The long-anticipated summit between Russian President Vladimir Putin and his US counterpart, Joe Biden, was, a total, if modest, success. Aside from the hype, it achieved its goals of cooling tensions after years of circus antics.
While the fears were originally bigger than the hopes, the worst possible outcomes failed to materialize, and the summit served its purpose of getting Moscow and Washington to sit down and do business. Both leaders signed up to a well-polished joint statement that denounced nuclear war and signaled their determination to formulate new principles underpinning strategic stability and cybersecurity.
What’s more, their respective ambassadors are finally returning to their posts – a positive sign, if even only a symbolic gesture of goodwill. In reality, no matter how hard foreign diplomatic missions work or how many people they employ, they can rarely if ever tip the scale when there is no political will at the top.
Judging by what the presidents said though, they covered a lot of ground in the brief, yet rather substantive, meeting. Now, they may well end up striking a deal or two – like the spy swaps in the good old days of the Soviet Union – but any such arrangement would be an isolated case with no lasting effect on bilateral relations.
In general, the talks in Geneva left a positive impression because they resembled classic summit meetings. The exchanges were intensive and serious, with an understanding of real constraints, and without the ideological prejudice that we’ve all become used to over the last couple of decades. The drumbeat of rhetoric in the distance is a necessary backdrop, but the top figures do not really focus on the noise.
The outcome of the summit does not guarantee anything will change in the long term, as improving relations alone was simply not on the agenda. However, potentially introducing clear rules into our ongoing game of confrontation to control our respective nuclear capabilities would make a difference, not so much bilaterally but globally.
The United States is not the main global concern for Russia, and nor is Moscow the chief problem for Washington – unlike in the previous Cold War.

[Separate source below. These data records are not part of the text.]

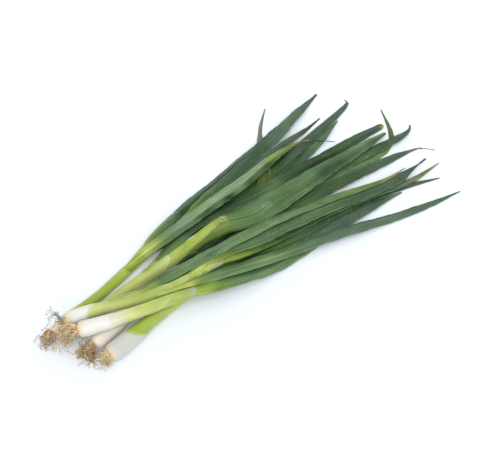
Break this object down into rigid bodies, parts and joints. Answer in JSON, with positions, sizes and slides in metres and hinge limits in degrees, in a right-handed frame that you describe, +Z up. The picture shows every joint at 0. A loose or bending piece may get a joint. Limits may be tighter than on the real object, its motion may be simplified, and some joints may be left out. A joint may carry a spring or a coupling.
{
  "type": "spring onion bunch",
  "caption": "Loose bunch of fresh spring onions lying down, with root tufts, white bulbs, pale green shanks and long tapering leaves that overlap and fan out.",
  "frame": {"origin": "under the middle of the bunch, on the surface that it lies on", "axes": "+Z up, +X along the bunch from the roots to the leaf tips, +Y to the left of that"},
  "size_m": [0.4248, 0.197, 0.0339],
  "materials": {
    "root_fibre": "dry matt fibre, tan to brown",
    "stem_skin": "moist satin skin, white at the bulb to light yellow-green",
    "green_leaf": "satin, medium green with a thin waxy bloom",
    "dark_leaf": "satin, dark green",
    "pale_leaf": "matt, pale bluish green with a thick waxy bloom",
    "young_leaf": "satin, bright yellow-green",
    "olive_leaf": "satin, olive, yellowing"
  },
  "bodies": {
    "root": {"far_onion_stem": "stem_skin", "far_onion_roots": "root_fibre", "far_onion_leaf_1": "dark_leaf", "far_onion_leaf_2": "green_leaf", "far_onion_leaf_3": "pale_leaf", "far_onion_leaf_4": "dark_leaf", "far_onion_leaf_5": "dark_leaf", "thick_onion_stem": "stem_skin", "thick_onion_roots": "root_fibre", "thick_onion_leaf_1": "dark_leaf", "thick_onion_leaf_2": "dark_leaf", "thick_onion_leaf_3": "green_leaf", "thick_onion_leaf_4": "olive_leaf", "thick_onion_leaf_5": "dark_leaf", "top_onion_stem": "stem_skin", "top_onion_roots": "root_fibre", "top_onion_leaf_1": "green_leaf", "top_onion_leaf_2": "dark_leaf", "top_onion_leaf_3": "young_leaf", "top_onion_leaf_4": "green_leaf", "white_onion_stem": "stem_skin", "white_onion_roots": "root_fibre", "white_onion_leaf_1": "green_leaf", "hidden_onion_stem": "stem_skin", "hidden_onion_roots": "root_fibre", "hidden_onion_leaf_1": "green_leaf", "hidden_onion_leaf_2": "green_leaf", "near_onion_stem": "stem_skin", "near_onion_roots": "root_fibre", "near_onion_leaf_1": "dark_leaf"}
  },
  "joints": []
}
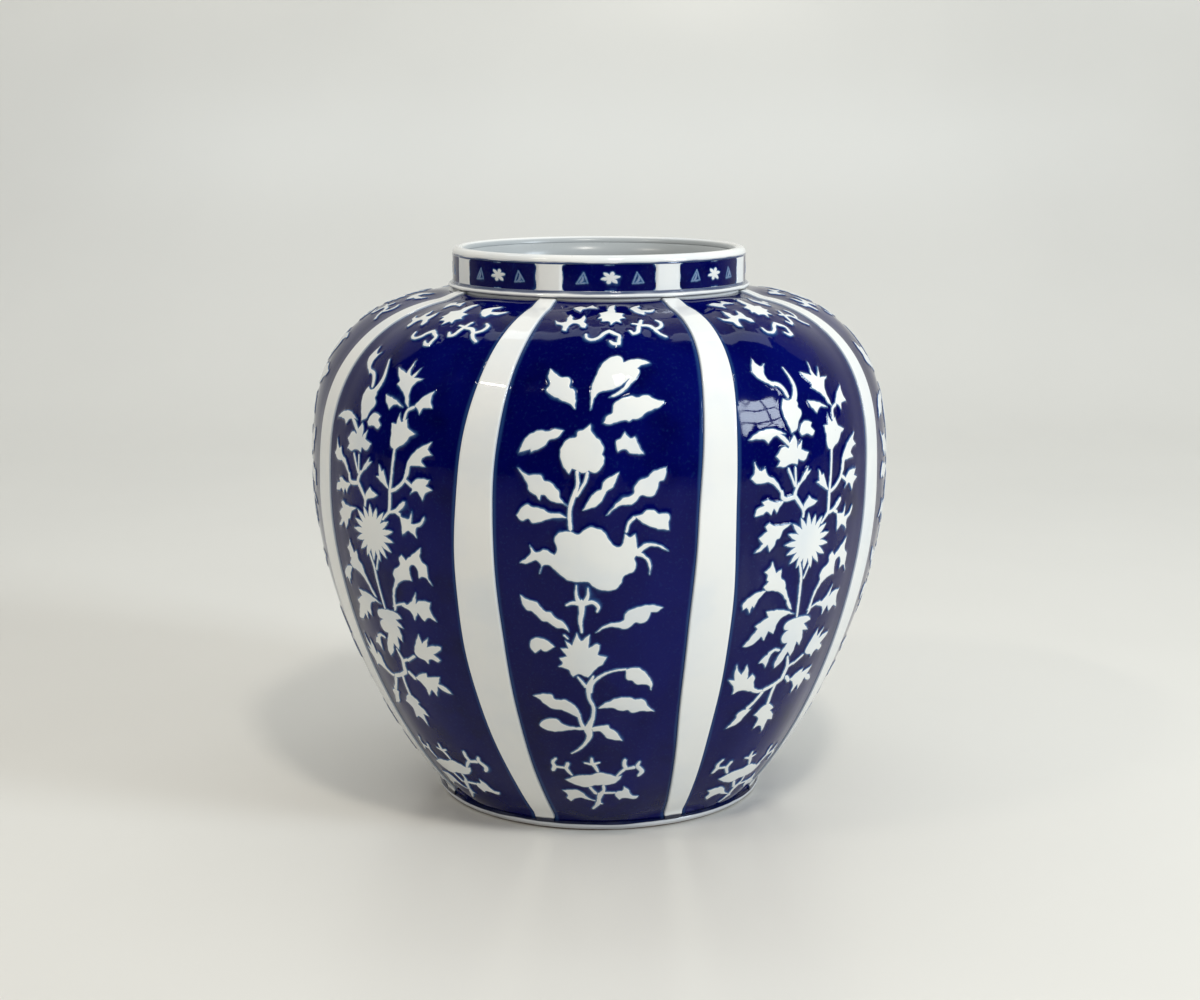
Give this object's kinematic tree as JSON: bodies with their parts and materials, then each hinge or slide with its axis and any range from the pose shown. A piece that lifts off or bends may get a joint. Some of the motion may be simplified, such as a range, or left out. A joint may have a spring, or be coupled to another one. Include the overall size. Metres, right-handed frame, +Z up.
{
  "type": "ginger jar",
  "caption": "Round-shouldered lobed porcelain jar without a lid: wide body tapering to a turned foot ring, straight collar with a bead, rounded lip, cobalt panels between raised white bands.",
  "frame": {"origin": "centre of the foot ring on the standing plane", "axes": "+Z up along the jar's axis, the front decorated panel faces -Y"},
  "size_m": [0.251, 0.251, 0.24],
  "materials": {
    "cobalt_glaze": "very glossy cobalt ground with white reserved flowers and leaves",
    "white_glaze": "glossy clear glaze over white porcelain",
    "inner_glaze": "plain grey-white glaze, slightly less glossy",
    "foot_biscuit": "glazed side with an unglazed, faintly brown standing edge"
  },
  "bodies": {
    "root": {"foot_ring": "foot_biscuit", "base_floor": "inner_glaze", "lower_body": "inner_glaze", "upper_body": "inner_glaze", "neck_collar": "white_glaze", "collar_bead": "white_glaze", "rim_lip": "white_glaze", "cobalt_panel_1": "cobalt_glaze", "cobalt_panel_2": "cobalt_glaze", "cobalt_panel_3": "cobalt_glaze", "cobalt_panel_4": "cobalt_glaze", "cobalt_panel_5": "cobalt_glaze", "cobalt_panel_6": "cobalt_glaze", "cobalt_panel_7": "cobalt_glaze", "cobalt_panel_8": "cobalt_glaze", "white_band_1": "white_glaze", "white_band_2": "white_glaze", "white_band_3": "white_glaze", "white_band_4": "white_glaze", "white_band_5": "white_glaze", "white_band_6": "white_glaze", "white_band_7": "white_glaze", "white_band_8": "white_glaze", "collar_plaque_1": "cobalt_glaze", "collar_plaque_2": "cobalt_glaze", "collar_plaque_3": "cobalt_glaze", "collar_plaque_4": "cobalt_glaze", "collar_plaque_5": "cobalt_glaze", "collar_plaque_6": "cobalt_glaze", "collar_plaque_7": "cobalt_glaze", "collar_plaque_8": "cobalt_glaze"}
  },
  "joints": []
}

However, the nature of their relationship impacts each other’s ties with more significant partners. The Geneva summit is a chance for both nations to reconsider the way they work internationally.
Biden's foreign policy is actually quite straightforward. Apparently, it will prioritize efforts to recreate the political alliance of ‘the West’ like it was in the Cold War, to contain and slow down China, and to engage in a limited way in regional conflicts where the US can, if possible, rely on local partners, rather than play the lead itself. Replacing the ‘global leadership’ slogan with ‘America's return’ is a smart move that gives Washington much more flexibility than before since there is no clear idea in what capacity it is back in the global arena.
Russia's priorities are also changing, and the shift is obvious to unbiased minds, hard as they are to come by in the West. The movement is a recent trend and it is unclear what its goals will end up looking like. While the US is betting on the old strategy of consolidating the West against a deliberately constructed authoritarian threat, Russia has to double-check its options and reconsider the institutions and tools for use in its foreign policy.
In the previous years and even decades, Moscow has pushed for new institutions that would help establish the multipolar world. This concept has defined political and diplomatic practice since the mid-1990s, and it marked Russia’s defensive response to the decline of its international status after the Soviet Union’s collapse. Multipolarity implied opposing hegemony but it did not create a clear slot for Russia to occupy in the new world order.
When international pluralism ultimately emerged, it confused things even further. With the new powerhouses of varying clout, the global landscape evolved rather quickly, turning foreign policy into rocket science. The globalization crisis affected both old and new institutions and arrangements, including those that were created by Russia from the nineties to the mid-2010s. Today, amid the drive toward re-nationalization of world affairs catalyzed by the Covid-19 pandemic, the future of intergovernmental organizations is up in the air, with countries eyeing the advantages of flying solo.
Russia and the US are both facing the same challenge. They have to recalibrate their objectives and approaches to match the new global realities. Ironically, going back to a classic Cold War relationship seems to be more helpful for this task. Both sides seem to be familiar with this time-tested practice, and the format may well suit them best. This is the key takeaway from the Geneva summit.
However, the catch is that today’s political cycles are measured not in decades but years, if not even months. Make no mistake, any arrangements that create the kind of strategic stability of the Cold War will be unlikely to last as long the second time around.